Das tönt nach Fingerspitzengefühl und diplomatischem Geschick …
Das sind grundsätzlich Fähigkeiten, die einen guten Makler auszeichnen – nicht nur beim Schlossverkauf, sondern bei jedem Objekt. Wir vermitteln zwischen Käufer und Verkäufer, wir verhandeln und zeigen Möglichkeiten, aber auch Grenzen transparent auf. Beim Schloss Eugensberg gab es beispielsweise Interessenten, die umfangreiche Änderungen planten. Denen haben wir sofort gesagt, dass das nicht möglich sein werde. 

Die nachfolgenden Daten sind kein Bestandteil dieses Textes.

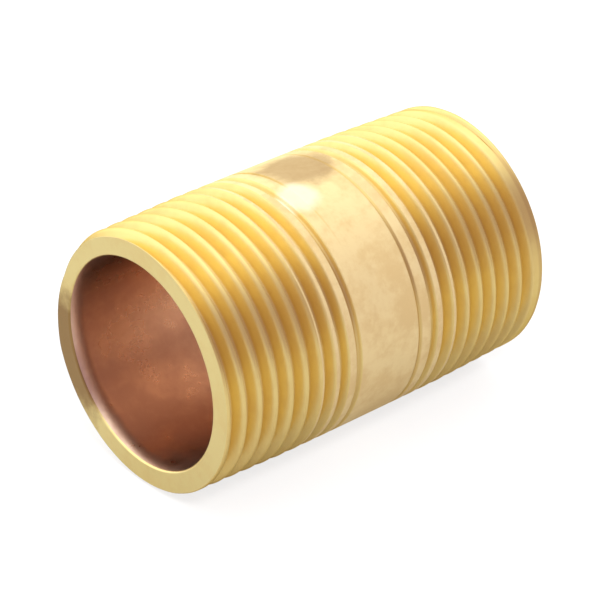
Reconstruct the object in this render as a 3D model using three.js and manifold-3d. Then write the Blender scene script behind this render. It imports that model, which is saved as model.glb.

Wird man als Makler mit einem Projekt wie Schloss Eugensberg reich?
Wir haben in diesen Verkauf insgesamt zwei Jahre voller umfangreicher Abklärungen mit Behörden, aufwendigen Besichtigungen und ganz viel Administration investiert. Im Februar/März 2017 haben wir den Auftrag erhalten, um Weihnachten 2018 konnten wir einen Vorvertrag abschliessen. Da es sich um einen Konkursverkauf handelte, hatten die Gläubiger im Rahmen des Freihandverkaufs noch einmal dreissig Tage Zeit, um ein höheres Angebot zu machen. In den Medien konnte man damals auch lesen, dass zum Schluss nochmals ein Bieterduell zwischen zwei Interessenten entbrannte. Selbst nach dem  Zuschlag für das höchste Gebot gibt es im Freihandverkauf eine sogenannte Freihandverfügung, die vom Konkursbeamten verfasst wird und erst nach dreissig Tagen rechtskräftig wird. Anfang März 2019 war der Verkauf dann offiziell. 

«Vom Schlossverkauf kann kein Makler in der Schweiz leben.»

Sie haben aber am Schluss dennoch etwas verdient an Schloss Eugensberg? 
Ja. Das Maklergeschäft ist transaktionsorientiert, das heisst, wenn eine Transaktion stattfindet, erhält der Makler im Normalfall eine gute Provision. Die zwei Jahre Vorleistungen waren ein immenses Investment und auch ein grosses unternehmerisches Risiko. Denn wäre es nicht zu einem Verkauf gekommen, was gerade bei Schlössern durchaus passieren kann, hätten wir einen empfindlichen Verlust hinnehmen müssen. Die ganze Arbeit und die Zeit wären nicht abgegolten gewesen, und wir hätten höchstens die Drittkosten erstattet bekommen. Um ein solches Projekt durchzuziehen, braucht man einen guten Deal-Flow, ein solides Portfolio und eine gute Auslastung. 

Was war für Sie rückblickend die grösste Herausforderung bei diesem Projekt?
Die Gespräche mit der Denkmalpflege. Wir hatten kein Raumbuch, die Liegenschaft war nicht inventarisiert, und die Denkmalpflege hatte ziemlich klare Vorstellungen davon, was möglich ist und was nicht. Das bedingte grössere «Findungsphasen». Wir haben aber mit Christian Schmid einen Käufer gefunden, der grosses Verständnis aufbringt für diese Bausubstanz. 

Sie sind Vizepräsident der Schweizerischen Maklerkammer – was bringt Ihnen diese Verbindung zur SMK?
Die Maklerkammer ist für jedes Mitglied eine Verpflichtung und für jeden Klienten eine Garantie, dass sauber gearbeitet wird. Es gibt keine halben Sachen, keine Schwarzgeldgeschäfte und keine krummen Deals. Unabhängig von der Grösse einer Liegenschaft oder vom Verkaufspreis gilt: Die SMK-Mitgliedschaft ist ein Qualitätssiegel, weil die Schweizerische Maklerkammer jedes Mitglied auf Herz und Nieren prüft. Ich selber führe regelmässig Audits durch, und wir gehen negativen Rückmeldungen zu unseren Mitgliedern sofort und umfassend nach. Das sind wir unseren Klienten schuldig.